Given material »
··········
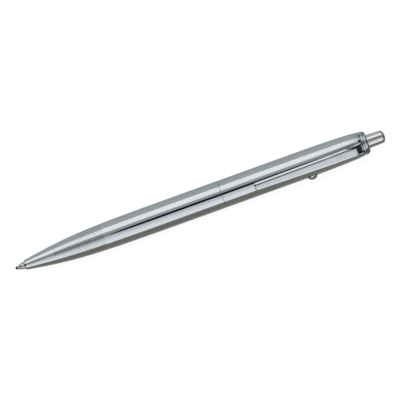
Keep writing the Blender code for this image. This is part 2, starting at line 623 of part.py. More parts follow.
def make_clip(clip_frame, material):
    """A spring strip with a flat face and sloped flanks, swept along its route; it widens to its root."""
    route = clip_route()
    pivot = (CAP_END - CLIP_SETBACK, (CLIP_TANG_END + CAP_REAR_BORE) / 2)
    thick = CLIP_THICKNESS / 2
    widening = (CLIP_ROOT_WIDTH - CLIP_END_WIDTH) / (route[-1][0] - route[0][0])
    bm = bmesh.new()
    rows = []
    for i, (station, height) in enumerate(route):
        before = route[max(i - 1, 0)]
        after = route[min(i + 1, len(route) - 1)]
        length = math.hypot(after[0] - before[0], after[1] - before[1])
        along = ((after[0] - before[0]) / length, (after[1] - before[1]) / length)
        half = (CLIP_END_WIDTH + widening * (station - route[0][0])) / 2
        face = half - CLIP_FLANK
        section = [(-half, -thick), (-half, thick - CLIP_FLANK), (-face, thick)]
        section += [(face, thick), (half, thick - CLIP_FLANK), (half, -thick)]
        row = []
        for across, out in section:
            spot = (station - along[1] * out - pivot[0], across, height + along[0] * out - pivot[1])
            row.append(bm.verts.new(spot))
        rows.append(row)
    for row, following in zip(rows, rows[1:]):
        for k in range(len(section)):
            n = (k + 1) % len(section)
            bm.faces.new((row[k], row[n], following[n], following[k]))
    bm.faces.new(rows[0])
    bm.faces.new(rows[-1])
    make_piece("clip", bm, material, clip_frame, (pivot[0], 0.0, pivot[1]))


def build_pen():
    clear_scene()
    materials = {
        "chrome": finish("polished_chrome", (0.66, 0.68, 0.70), 1.0, 0.08),
        "brass": finish("turned_brass", (0.72, 0.55, 0.26), 1.0, 0.28),
        "steel": finish("stainless_steel", (0.55, 0.56, 0.57), 1.0, 0.25),
        "spring": finish("spring_steel", (0.42, 0.43, 0.45), 1.0, 0.32),
        "carbide": finish("tungsten_carbide", (0.30, 0.30, 0.32), 1.0, 0.2),
        "refill": finish("nickel_plated_brass", (0.62, 0.58, 0.50), 1.0, 0.22),
        "plastic": finish("white_nylon", (0.80, 0.80, 0.76), 0.0, 0.5),
        "ink": finish("black_ink", (0.01, 0.01, 0.02), 0.0, 0.3),
    }
    axis = make_empty("pen_axis", None, (-PEN_LENGTH / 2, 0.0, REST_HEIGHT))
    clip_frame = make_empty("clip_direction", axis, turn=CLIP_TURN)
    button_frame = make_empty("side_button_direction", axis, turn=BUTTON_TURN)
    barrel_axis = make_empty("front_barrel_axis", axis)
    refill_axis = make_empty("refill_axis", axis)
    plunger_axis = make_empty("plunger_axis", axis)
    make_front_barrel(barrel_axis, materials["chrome"])
    make_return_spring(barrel_axis, materials["spring"])
    hole = make_cap(axis, clip_frame, button_frame, materials["chrome"])
    make_end_ring(axis, clip_frame, materials["chrome"])
    make_mechanism_sleeve(axis, hole, materials["brass"])
    bush = tube(BUSH_START, BUSH_END, BUSH_RADIUS, BUSH_RADIUS - BUSH_WALL)
    turned("joint_bush", bush, materials["brass"], axis)
    make_refill(refill_axis, materials)
    make_plunger(plunger_axis, materials)
    make_latch(button_frame, materials)
    make_clip(clip_frame, materials["chrome"])


build_pen()
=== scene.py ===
"""A chromed retractable ballpoint pen, lying on its barrel and side button on a pale floor."""
import json
import math

import bmesh
import bpy
from mathutils import Matrix, Vector


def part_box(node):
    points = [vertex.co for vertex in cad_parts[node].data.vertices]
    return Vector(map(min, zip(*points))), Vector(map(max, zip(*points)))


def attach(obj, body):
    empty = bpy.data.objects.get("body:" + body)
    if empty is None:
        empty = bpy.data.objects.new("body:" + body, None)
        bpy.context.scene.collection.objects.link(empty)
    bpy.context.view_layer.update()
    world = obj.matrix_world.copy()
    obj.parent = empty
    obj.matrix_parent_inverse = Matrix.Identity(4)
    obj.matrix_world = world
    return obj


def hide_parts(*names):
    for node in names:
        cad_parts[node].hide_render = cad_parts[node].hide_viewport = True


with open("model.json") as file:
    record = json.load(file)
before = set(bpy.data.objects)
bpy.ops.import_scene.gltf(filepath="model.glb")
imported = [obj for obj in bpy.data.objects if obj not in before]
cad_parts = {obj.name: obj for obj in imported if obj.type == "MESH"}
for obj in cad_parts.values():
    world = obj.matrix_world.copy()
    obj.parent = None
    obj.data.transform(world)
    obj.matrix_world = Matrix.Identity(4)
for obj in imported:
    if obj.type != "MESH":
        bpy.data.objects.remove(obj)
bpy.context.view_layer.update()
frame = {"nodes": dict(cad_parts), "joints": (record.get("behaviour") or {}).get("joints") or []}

# Camera
# It stands well back and looks almost square on to the pen from above, as for a catalogue, and is
# rolled so that the pen climbs to the right across the picture.
MM = 0.001
tip_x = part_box("writing_ball")[0].x
bush_low, bush_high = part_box("joint_bush")
axis_z = (bush_low.z + bush_high.z) / 2
PEN_CLIMB = math.radians(19.83)
VIEW_HEIGHT = math.radians(42.4)
VIEW_ASIDE = math.radians(1.2)
VIEW_DISTANCE = 1200 * MM
VIEW_WIDTH = 132.6 * MM
MIDDLE_STATION = 65.33 * MM
MIDDLE_ABOVE = 0.64 * MM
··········
In the listing above, find the line containing "make_refill(refill_axis, materials)" and the line containing "for node in", then repeat those two lines and everything between them exactly.

    make_refill(refill_axis, materials)
    make_plunger(plunger_axis, materials)
    make_latch(button_frame, materials)
    make_clip(clip_frame, materials["chrome"])


build_pen()
=== scene.py ===
"""A chromed retractable ballpoint pen, lying on its barrel and side button on a pale floor."""
import json
import math

import bmesh
import bpy
from mathutils import Matrix, Vector


def part_box(node):
    points = [vertex.co for vertex in cad_parts[node].data.vertices]
    return Vector(map(min, zip(*points))), Vector(map(max, zip(*points)))


def attach(obj, body):
    empty = bpy.data.objects.get("body:" + body)
    if empty is None:
        empty = bpy.data.objects.new("body:" + body, None)
        bpy.context.scene.collection.objects.link(empty)
    bpy.context.view_layer.update()
    world = obj.matrix_world.copy()
    obj.parent = empty
    obj.matrix_parent_inverse = Matrix.Identity(4)
    obj.matrix_world = world
    return obj


def hide_parts(*names):
    for node in names:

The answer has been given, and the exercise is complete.